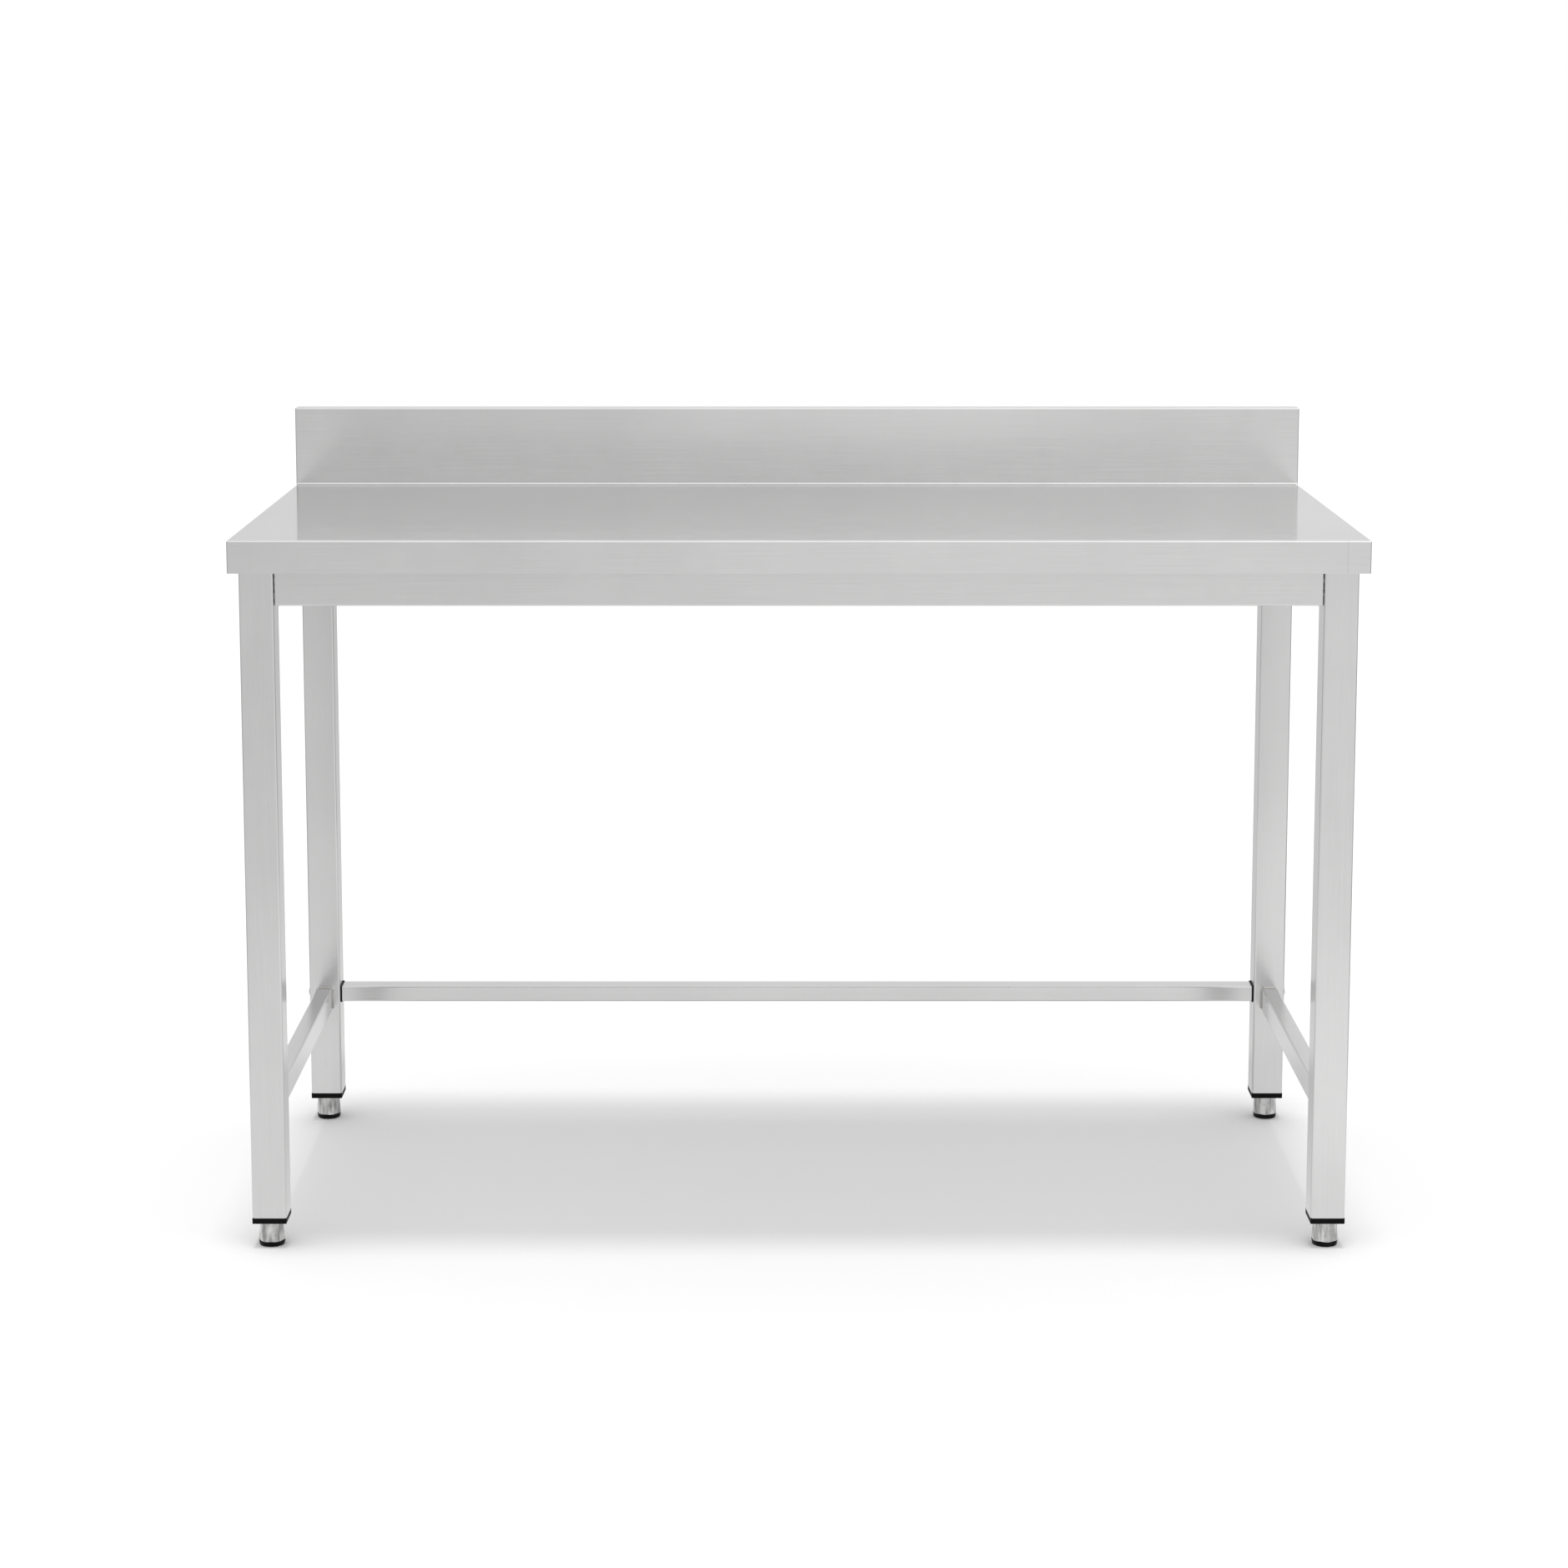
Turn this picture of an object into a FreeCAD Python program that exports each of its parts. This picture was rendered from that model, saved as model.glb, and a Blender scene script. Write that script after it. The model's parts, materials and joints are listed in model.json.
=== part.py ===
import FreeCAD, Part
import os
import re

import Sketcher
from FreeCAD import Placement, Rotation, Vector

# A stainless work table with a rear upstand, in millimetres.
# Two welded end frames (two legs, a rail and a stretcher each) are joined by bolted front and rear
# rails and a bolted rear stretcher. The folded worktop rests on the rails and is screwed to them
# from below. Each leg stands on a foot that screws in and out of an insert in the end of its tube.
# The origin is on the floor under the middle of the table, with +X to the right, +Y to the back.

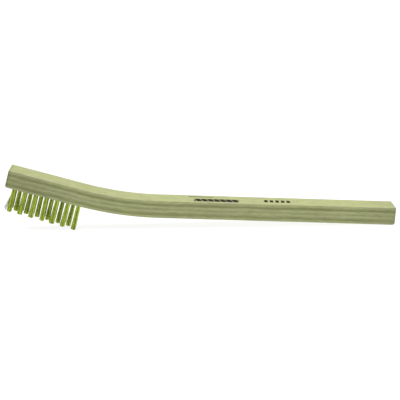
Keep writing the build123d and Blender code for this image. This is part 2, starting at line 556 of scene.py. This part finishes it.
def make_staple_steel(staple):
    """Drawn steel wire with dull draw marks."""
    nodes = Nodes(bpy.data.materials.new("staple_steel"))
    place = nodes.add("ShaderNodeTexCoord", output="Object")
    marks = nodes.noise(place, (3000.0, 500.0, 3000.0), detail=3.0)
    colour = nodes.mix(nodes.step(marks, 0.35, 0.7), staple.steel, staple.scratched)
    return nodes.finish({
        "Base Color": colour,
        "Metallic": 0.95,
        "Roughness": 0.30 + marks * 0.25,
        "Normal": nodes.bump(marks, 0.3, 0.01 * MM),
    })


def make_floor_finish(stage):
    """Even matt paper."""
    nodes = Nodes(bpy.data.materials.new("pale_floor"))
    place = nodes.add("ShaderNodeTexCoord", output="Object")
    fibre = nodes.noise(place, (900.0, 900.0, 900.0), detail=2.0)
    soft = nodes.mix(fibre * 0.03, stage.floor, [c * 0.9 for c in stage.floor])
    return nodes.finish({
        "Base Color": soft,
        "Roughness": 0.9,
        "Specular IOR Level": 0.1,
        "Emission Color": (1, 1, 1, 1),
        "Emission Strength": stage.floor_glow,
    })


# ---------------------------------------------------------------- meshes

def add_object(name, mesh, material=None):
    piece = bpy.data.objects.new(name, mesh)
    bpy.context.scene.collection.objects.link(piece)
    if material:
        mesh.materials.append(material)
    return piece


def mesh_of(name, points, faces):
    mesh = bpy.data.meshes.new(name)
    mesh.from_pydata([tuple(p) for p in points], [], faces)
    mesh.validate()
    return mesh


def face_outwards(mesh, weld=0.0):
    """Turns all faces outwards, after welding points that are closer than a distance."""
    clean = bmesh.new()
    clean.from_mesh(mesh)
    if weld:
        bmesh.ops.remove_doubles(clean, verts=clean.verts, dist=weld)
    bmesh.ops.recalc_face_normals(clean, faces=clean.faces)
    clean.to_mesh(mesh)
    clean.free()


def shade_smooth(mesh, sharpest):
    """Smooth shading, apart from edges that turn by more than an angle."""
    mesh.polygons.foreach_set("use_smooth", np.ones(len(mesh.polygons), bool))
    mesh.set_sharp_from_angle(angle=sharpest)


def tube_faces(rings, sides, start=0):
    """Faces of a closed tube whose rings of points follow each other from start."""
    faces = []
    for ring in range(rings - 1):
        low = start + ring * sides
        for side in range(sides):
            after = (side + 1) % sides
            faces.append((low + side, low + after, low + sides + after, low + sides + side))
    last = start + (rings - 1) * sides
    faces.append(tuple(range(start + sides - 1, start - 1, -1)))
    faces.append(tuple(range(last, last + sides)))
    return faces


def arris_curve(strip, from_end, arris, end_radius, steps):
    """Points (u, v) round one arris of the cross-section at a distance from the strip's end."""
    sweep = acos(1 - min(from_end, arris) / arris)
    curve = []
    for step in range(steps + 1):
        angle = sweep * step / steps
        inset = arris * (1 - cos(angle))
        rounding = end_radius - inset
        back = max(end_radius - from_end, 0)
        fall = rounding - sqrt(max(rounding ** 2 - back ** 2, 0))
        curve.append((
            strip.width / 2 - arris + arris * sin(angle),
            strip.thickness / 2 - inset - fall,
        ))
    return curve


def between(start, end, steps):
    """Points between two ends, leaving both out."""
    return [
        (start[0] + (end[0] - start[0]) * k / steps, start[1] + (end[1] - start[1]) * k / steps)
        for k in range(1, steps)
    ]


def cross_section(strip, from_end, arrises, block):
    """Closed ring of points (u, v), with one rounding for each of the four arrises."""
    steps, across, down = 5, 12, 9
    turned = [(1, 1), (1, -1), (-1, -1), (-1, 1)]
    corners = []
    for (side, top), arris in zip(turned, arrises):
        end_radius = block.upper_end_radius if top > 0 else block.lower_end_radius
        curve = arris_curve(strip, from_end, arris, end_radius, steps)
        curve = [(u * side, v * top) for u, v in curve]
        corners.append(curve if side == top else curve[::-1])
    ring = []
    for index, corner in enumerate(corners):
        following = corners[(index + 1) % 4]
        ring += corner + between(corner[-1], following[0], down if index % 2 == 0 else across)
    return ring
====
• **Exercise aim**
Copy out each line that contains the word "this".

• **Exercise output**
Turn this picture of an object into a FreeCAD Python program that exports each of its parts. This picture was rendered from that model, saved as model.glb, and a Blender scene script. Write that script after it. The model's parts, materials and joints are listed in model.json.
Keep writing the build123d and Blender code for this image. This is part 2, starting at line 556 of scene.py. This part finishes it.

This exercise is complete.